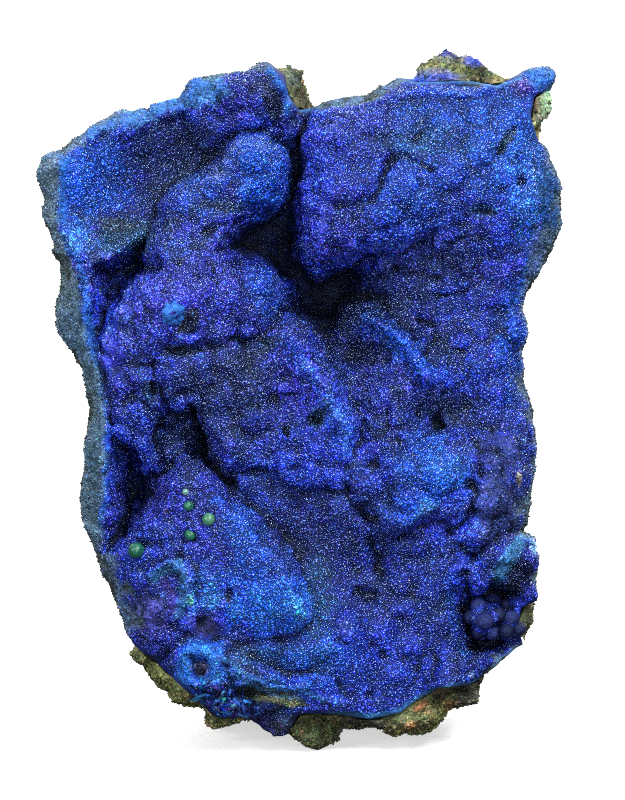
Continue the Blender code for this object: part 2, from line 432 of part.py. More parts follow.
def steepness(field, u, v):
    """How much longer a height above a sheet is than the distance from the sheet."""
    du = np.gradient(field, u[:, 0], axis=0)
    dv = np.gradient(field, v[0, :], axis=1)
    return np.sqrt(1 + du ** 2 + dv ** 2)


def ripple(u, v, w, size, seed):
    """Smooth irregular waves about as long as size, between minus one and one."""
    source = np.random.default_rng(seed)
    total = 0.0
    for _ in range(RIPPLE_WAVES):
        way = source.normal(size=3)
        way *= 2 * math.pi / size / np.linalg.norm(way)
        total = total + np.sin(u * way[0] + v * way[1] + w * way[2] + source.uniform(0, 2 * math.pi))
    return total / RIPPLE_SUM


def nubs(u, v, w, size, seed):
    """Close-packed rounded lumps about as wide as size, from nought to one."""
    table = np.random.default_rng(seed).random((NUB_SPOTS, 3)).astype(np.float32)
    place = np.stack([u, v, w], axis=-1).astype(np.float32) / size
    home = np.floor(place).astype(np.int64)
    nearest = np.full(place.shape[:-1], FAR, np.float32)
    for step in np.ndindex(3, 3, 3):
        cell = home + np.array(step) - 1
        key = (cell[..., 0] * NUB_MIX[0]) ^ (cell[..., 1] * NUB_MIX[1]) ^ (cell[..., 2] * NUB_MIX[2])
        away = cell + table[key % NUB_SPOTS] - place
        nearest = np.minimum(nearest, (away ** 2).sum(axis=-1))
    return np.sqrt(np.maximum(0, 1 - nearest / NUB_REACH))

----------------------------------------

**TASK PROMPT:** Take the material above and return all of it exactly.

**WRITTEN ANSWER:**
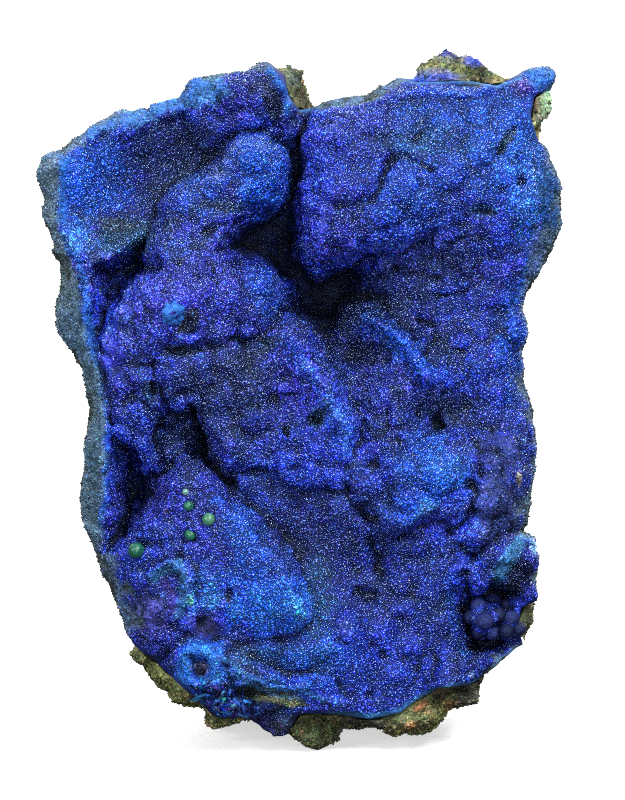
Continue the Blender code for this object: part 2, from line 432 of part.py. More parts follow.
def steepness(field, u, v):
    """How much longer a height above a sheet is than the distance from the sheet."""
    du = np.gradient(field, u[:, 0], axis=0)
    dv = np.gradient(field, v[0, :], axis=1)
    return np.sqrt(1 + du ** 2 + dv ** 2)


def ripple(u, v, w, size, seed):
    """Smooth irregular waves about as long as size, between minus one and one."""
    source = np.random.default_rng(seed)
    total = 0.0
    for _ in range(RIPPLE_WAVES):
        way = source.normal(size=3)
        way *= 2 * math.pi / size / np.linalg.norm(way)
        total = total + np.sin(u * way[0] + v * way[1] + w * way[2] + source.uniform(0, 2 * math.pi))
    return total / RIPPLE_SUM


def nubs(u, v, w, size, seed):
    """Close-packed rounded lumps about as wide as size, from nought to one."""
    table = np.random.default_rng(seed).random((NUB_SPOTS, 3)).astype(np.float32)
    place = np.stack([u, v, w], axis=-1).astype(np.float32) / size
    home = np.floor(place).astype(np.int64)
    nearest = np.full(place.shape[:-1], FAR, np.float32)
    for step in np.ndindex(3, 3, 3):
        cell = home + np.array(step) - 1
        key = (cell[..., 0] * NUB_MIX[0]) ^ (cell[..., 1] * NUB_MIX[1]) ^ (cell[..., 2] * NUB_MIX[2])
        away = cell + table[key % NUB_SPOTS] - place
        nearest = np.minimum(nearest, (away ** 2).sum(axis=-1))
    return np.sqrt(np.maximum(0, 1 - nearest / NUB_REACH))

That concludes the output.